- _Data lines_:
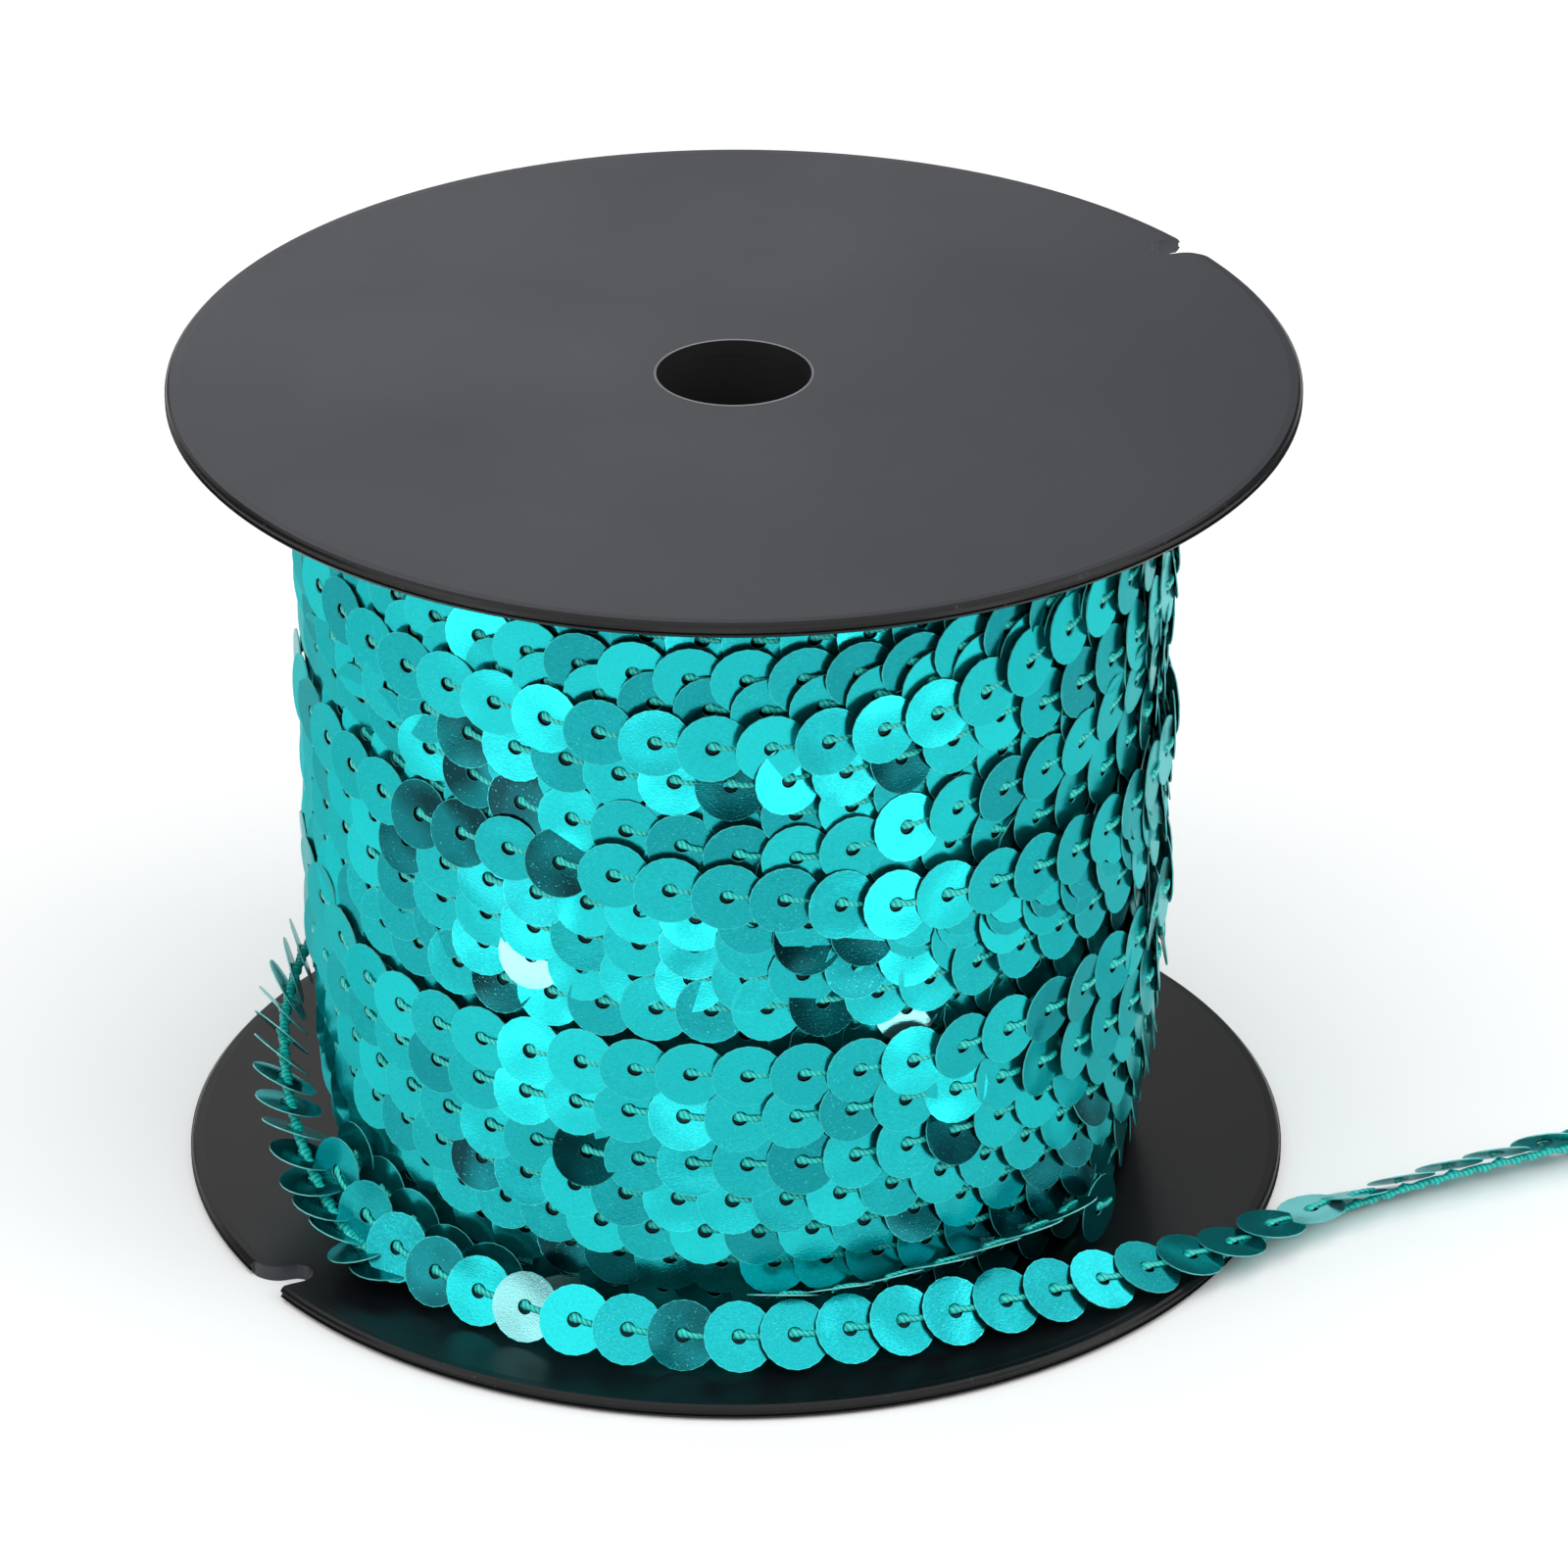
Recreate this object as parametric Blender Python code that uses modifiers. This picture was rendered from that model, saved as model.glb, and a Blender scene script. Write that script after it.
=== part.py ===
"""Sequin trim wound on a flanged plastic reel, with its loose end lying out to one side.

Metres, +Z up. The origin is the centre of the bottom flange's outer face, on the reel's axis.
The reel stands on that face. The camera side is -Y, and the loose end leaves towards +X.
"""
import math

import bmesh
import bpy
from mathutils import Vector

# Driving dimensions of the reel
REEL_HEIGHT = 0.0734
FLANGE_R = 0.0475
FLANGE_T = 0.0014
EDGE_ROUND = 0.0004
EDGE_EASE = 0.0009
PARTING_DEPTH = 0.0001
BORE_R = 0.0065
HUB_WALL = 0.0018
GAP = 0.0003

# The thread slit in each flange, whose outer corner on one side is well rounded. Both flanges are
# the same moulding, one of them turned half round.
SLIT_WIDTH = 0.0025
SLIT_DEPTH = 0.0032
SLIT_FLARE_R = 0.0021
SLIT_LEAN = math.radians(10.5)
SLIT_ANGLE_TOP = math.radians(33.9)
SLIT_ANGLE_BOTTOM = math.radians(213.9)

# Driving dimensions of the trim: discs on a thread, each over the left edge of the next
SEQUIN_R = 0.0030
SEQUIN_PITCH = 0.0046
TRIM_T = 0.0006
SHINGLE_LIFT = 0.0005

# The wound form, by height: the radius that the turns reach
WINDING_OUTLINE = (
    # height, radius
    (0.0000, 0.0350),
    (0.0060, 0.0354),
    (0.0140, 0.0364),
    (0.0300, 0.0370),
    (0.0550, 0.0371),
    (0.0734, 0.0367),
)
RIDGE_HALF = 0.0006
VALLEY_DEPTH = 0.0008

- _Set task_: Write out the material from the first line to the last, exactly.

- _Written response_:
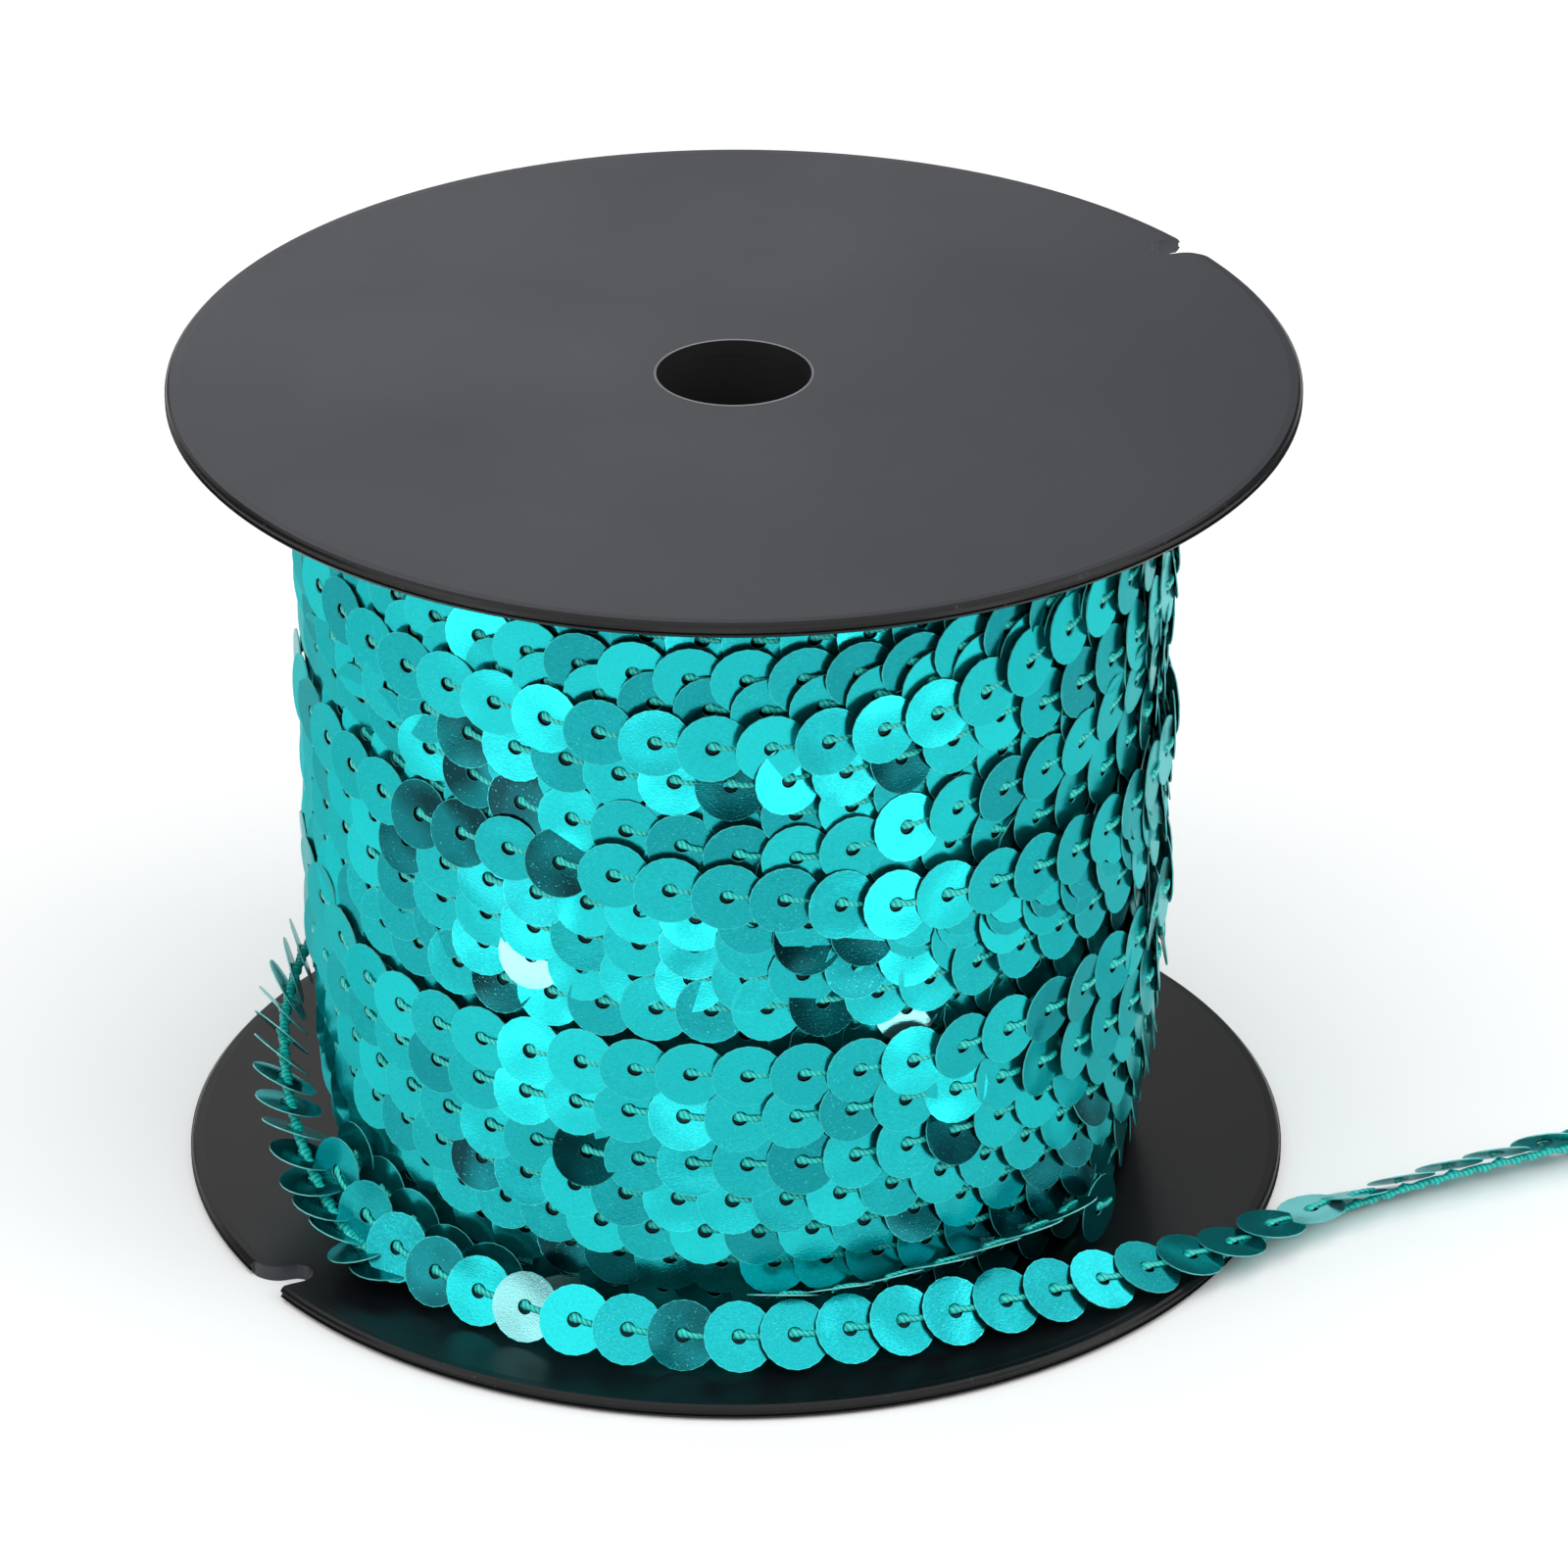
Recreate this object as parametric Blender Python code that uses modifiers. This picture was rendered from that model, saved as model.glb, and a Blender scene script. Write that script after it.
=== part.py ===
"""Sequin trim wound on a flanged plastic reel, with its loose end lying out to one side.

Metres, +Z up. The origin is the centre of the bottom flange's outer face, on the reel's axis.
The reel stands on that face. The camera side is -Y, and the loose end leaves towards +X.
"""
import math

import bmesh
import bpy
from mathutils import Vector

# Driving dimensions of the reel
REEL_HEIGHT = 0.0734
FLANGE_R = 0.0475
FLANGE_T = 0.0014
EDGE_ROUND = 0.0004
EDGE_EASE = 0.0009
PARTING_DEPTH = 0.0001
BORE_R = 0.0065
HUB_WALL = 0.0018
GAP = 0.0003

# The thread slit in each flange, whose outer corner on one side is well rounded. Both flanges are
# the same moulding, one of them turned half round.
SLIT_WIDTH = 0.0025
SLIT_DEPTH = 0.0032
SLIT_FLARE_R = 0.0021
SLIT_LEAN = math.radians(10.5)
SLIT_ANGLE_TOP = math.radians(33.9)
SLIT_ANGLE_BOTTOM = math.radians(213.9)

# Driving dimensions of the trim: discs on a thread, each over the left edge of the next
SEQUIN_R = 0.0030
SEQUIN_PITCH = 0.0046
TRIM_T = 0.0006
SHINGLE_LIFT = 0.0005

# The wound form, by height: the radius that the turns reach
WINDING_OUTLINE = (
    # height, radius
    (0.0000, 0.0350),
    (0.0060, 0.0354),
    (0.0140, 0.0364),
    (0.0300, 0.0370),
    (0.0550, 0.0371),
    (0.0734, 0.0367),
)
RIDGE_HALF = 0.0006
VALLEY_DEPTH = 0.0008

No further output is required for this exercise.